The catch with energy products is that consumers really need the products extracted–the oil to grow the food they eat and for commuting, for example. We also know that in general, energy of some sort is required to manufacture every kind of product that is made, and is needed to enable nearly every kind of service. Oil is the most portable of the world’s energy sources, and because of this, is used in powering most types of vehicles and much portable equipment. It is also used as a raw material in many products. As a result, limits on oil supply are likely to have an adverse impact on the economy as a whole, and on economic growth.
A major issue today is that oil supply is already constrained–it is not rising very quickly on a world basis, no matter how much investment is made (Figure 3).
As noted above, the easy-to-extract oil and gas was extracted first. New development is increasingly occurring in expensive-to-extract locations, such as deep water, Canadian oil sands, arctic oil, and “tight oil” that requires fracking to extract. This oil requires more energy to produce, and more inputs of other sorts, such as water for fracking. Because of rising costs, the price of oil has tripled in the last 10 years.
Because of rising extraction costs, investment costs continue to soar. Worldwide, oil and gas exploration and production spending increased by 19% in 2011 and 11% in 2012, according to Barclays Capital. Such spending produced only a modest increase in output–about 0.1% increase in crude oil production in 2011, and 2.2% increase in the first 10 months of 2012, based on EIA data. Natural gas production increased by 3.1% in 2011, according to BP. Estimates for 2012 are not yet available.
If we want to “grow” oil and gas production at all, businesses will need to keep investing increasing amounts of money (and energy) into oil and gas extraction. For this to happen, prices paid by consumers for oil and gas will need to continue to rise. In the US, there is a particular problem, because the selling price of natural gas is now far below what it costs shale gas producers to produce it–a price estimated to be $8 by Steve Kopits of Douglas Westwood. The Henry Hub spot natural gas price is now only $3.38.
The question now is whether oil and gas investment will keep rising fast enough to keep production rising. Barklays is forecasting only a 7% increase in worldwide oil and gas investment in 2013. According to the forecast, virtually none of the investment growth will come from North America, apparently because oil and gas prices are not currently high enough to justify the high-priced projects needed. The flat investment forecast by Barklays suggests a major disconnect between what the IEA is saying–that North America is on its way to becoming an energy exporter–and the actual actions of oil and gas companies based on current price levels. Of course, if oil and gas prices would go higher, more investment might be made–a point I made when writing about the IEA analysis.

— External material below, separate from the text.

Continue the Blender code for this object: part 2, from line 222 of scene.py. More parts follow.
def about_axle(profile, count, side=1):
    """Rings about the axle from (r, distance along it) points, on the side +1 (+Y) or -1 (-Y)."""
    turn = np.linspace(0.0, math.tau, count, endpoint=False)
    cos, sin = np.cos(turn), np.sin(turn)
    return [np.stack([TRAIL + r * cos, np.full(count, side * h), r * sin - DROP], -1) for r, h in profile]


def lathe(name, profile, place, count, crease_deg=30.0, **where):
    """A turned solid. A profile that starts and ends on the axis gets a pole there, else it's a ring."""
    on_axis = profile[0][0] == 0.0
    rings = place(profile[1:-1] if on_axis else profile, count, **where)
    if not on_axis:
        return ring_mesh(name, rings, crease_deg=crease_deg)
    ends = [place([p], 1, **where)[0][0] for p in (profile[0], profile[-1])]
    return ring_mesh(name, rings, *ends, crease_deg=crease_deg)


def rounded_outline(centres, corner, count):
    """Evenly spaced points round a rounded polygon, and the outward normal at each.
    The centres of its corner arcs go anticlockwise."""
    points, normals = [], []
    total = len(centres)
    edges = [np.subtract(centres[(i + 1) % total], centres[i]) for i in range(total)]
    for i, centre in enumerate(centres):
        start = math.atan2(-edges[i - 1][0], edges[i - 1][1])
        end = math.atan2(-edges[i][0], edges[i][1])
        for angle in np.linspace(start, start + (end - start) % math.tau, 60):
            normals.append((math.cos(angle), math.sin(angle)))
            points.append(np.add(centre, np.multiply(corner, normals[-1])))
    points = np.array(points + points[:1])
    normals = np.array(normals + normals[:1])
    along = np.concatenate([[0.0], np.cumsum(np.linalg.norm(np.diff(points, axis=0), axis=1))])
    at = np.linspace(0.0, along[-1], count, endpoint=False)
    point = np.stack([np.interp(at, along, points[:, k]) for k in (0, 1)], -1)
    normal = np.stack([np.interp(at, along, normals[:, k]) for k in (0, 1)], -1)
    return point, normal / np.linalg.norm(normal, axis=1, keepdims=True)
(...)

What will the ultimate impact be on the economy?
I would argue that for most of the developed (OECD) countries, the ultimate impact will be a long-term contraction of the economy, similar to that illustrated in Scenario 2 of Figure 4.
What happens is that as we increasingly reach limits, more and more investment capital (and physical use of oil) is allocated toward the investment sinkholes. This has a double effect:
(1) The prices paid for resources that are subject in investment sinkholes need to continue to rise, in order to continue to attract enough investment capital. This is true both for goods that directly come from investment sinkholes (oil, gas and water) and from products that have a less direct connection, but depend on rising-cost inputs (such as food and electricity).

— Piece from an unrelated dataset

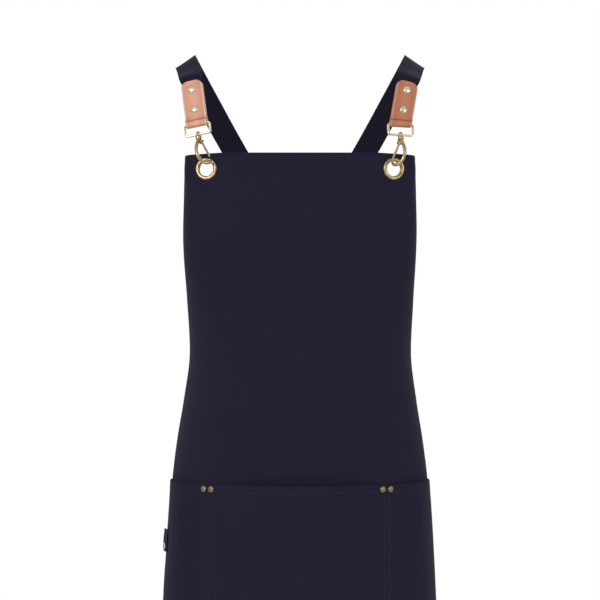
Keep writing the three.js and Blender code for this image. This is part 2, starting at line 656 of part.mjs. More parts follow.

(2) Products outside of essential goods and services will increasingly be starved of investment capital and physical resources. This happens partly because of the greater needs in the sinkhole areas. Also, as consumers pay increasing amounts for essential goods and service because of (1), they cut back on the purchase of discretionary items, reducing demand for non-essentials.

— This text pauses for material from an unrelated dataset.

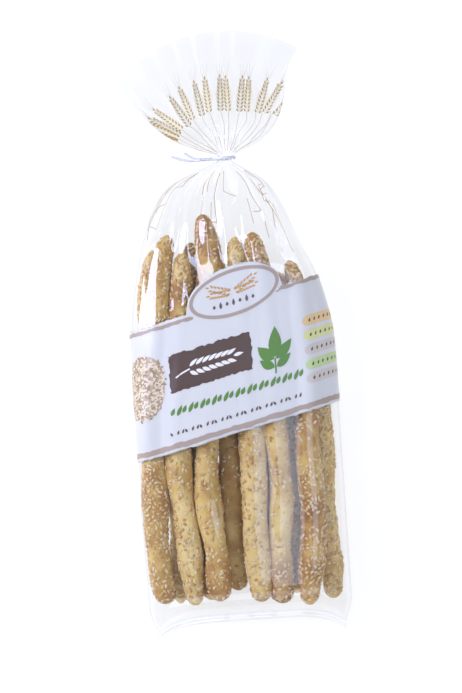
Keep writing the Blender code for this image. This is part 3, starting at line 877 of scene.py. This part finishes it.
def make_film():
    """The bag as one sheet of film from its bottom seal to the open rim of the fan."""
    angle = turns(FILM_COLUMNS)
    body_rows = round((NECK_START - END_START) / FILM_ROW_STEP)
    seal = seal_point(angle, np.array([[1.0], [0.5]]))
    end = end_point(angle, np.linspace(1, 0, FILM_END_ROWS)[:-1, None] ** 0.7)
    body = body_point(angle, np.linspace(END_START, NECK_START, body_rows)[:, None])
    neck = body_point(angle, np.array([[mix(NECK_START, NECK_MIDDLE, 0.5)], [NECK_MIDDLE]]))
    fan_shares = np.linspace(0, 1, FILM_FAN_ROWS)[:, None]
    points = np.concatenate([seal, end, body, neck, fan_point(angle, fan_shares)])
    crumpling = np.zeros(points.shape[:2])
    crumpling[-FILM_FAN_ROWS:] = smooth(*FAN_CRUMPLING_RANGE, fan_shares)
    faces = list(grid_faces(len(points), FILM_COLUMNS, closed=True))
    half = FILM_COLUMNS // 2
    for n in range(half):
        corners = [n, n + 1, (FILM_COLUMNS - n - 1) % FILM_COLUMNS, (FILM_COLUMNS - n) % FILM_COLUMNS]
        faces.append(list(dict.fromkeys(corners)))
    piece = new_piece("bag_film", points, faces, film_finish(), "film_over_grissini", crumpling=crumpling)
    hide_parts("bag")


# Band and its print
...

In some real sense, because of the sinkhole investment phenomenon, we are getting less and less back for every dollar invested (and every barrel of oil invested). This phenomenon as applied to energy resources is sometimes referred to as declining Energy Return on Energy Invested.
As discussed above, world oil supply in recent years is quite close to flat (Figure 3). The flat supply of oil is further reduced by the additional oil investment required by sinkhole projects, such as the ones Saudi Arabia is undertaking. Also, there is a tendency for the developing world to attract a disproportionate share of the oil supply that is available, because they can leverage its use to a greater extent. Both of these phenomena lead to shrinking oil supply of oil for OECD countries.
This combination shrinking OECD oil supply, together with the need for oil for many functions necessary for economic growth, leads to a tendency for the economies of OECD nations to shrink. It is hard to see an end to this shrinkage, because there really is no end to the limits we are reaching. No one has invented a substitute for water, or for unpolluted air. People talk about inventing a substitute for oil, but biofuels and intermittent electricity are very poor substitutes. Often substitutes have even higher costs, adding to the investment sinkhole problem, rather than solving it.
Where we are now
When resource prices rise, the impact is felt almost immediately. Salaries don’t rise at the same time oil prices rise, so consumers have to cut back on some purchases of discretionary goods and services. The initial impact is layoffs in discretionary sectors of the economy. Within a few years, however, the layoff problems are transformed into central government debt problems. This happens because governments need to pay benefits to laid-off workers at the same time they are collecting less in taxes.
The most recent time we experienced the full impact of rising commodity prices was in 2008-2009, but we are not yet over these problems. The US government now has a severe debt problem. As the government attempts to extricate itself from the high level of debt it has gotten itself into, citizens are again likely to see their budgets squeezed because of higher taxes, lay-offs of government workers, and reduced government benefits. As a result, consumers will have less to spend on discretionary goods and service. Layoffs will occur in discretionary sectors of the economy, eventually leading to more recession.
Over time, we can expect the investment sinkhole problem to get worse. In time, the impact is likely to look like long-term contraction, as illustrated in Scenario 2 of Figure 4.
Is there an End to the Contraction?
It is hard to see a favorable outcome to the continued contraction. Our current financial system depends on long-term growth. The impact on it is likely to be huge stress on the financial system and a large number of debt defaults. It is even possible we will see a collapse of the financial system, or of some governments.
In a way, what we are talking about is the Limits to Growth problem modeled in the 1972 book by that name. It is the fact that we are reaching limits in many ways simultaneously that is causing our problem. There are theoretical ways around individual limits, but putting them together makes the cost impossibly high for the consumer, and places huge financial stress on governments.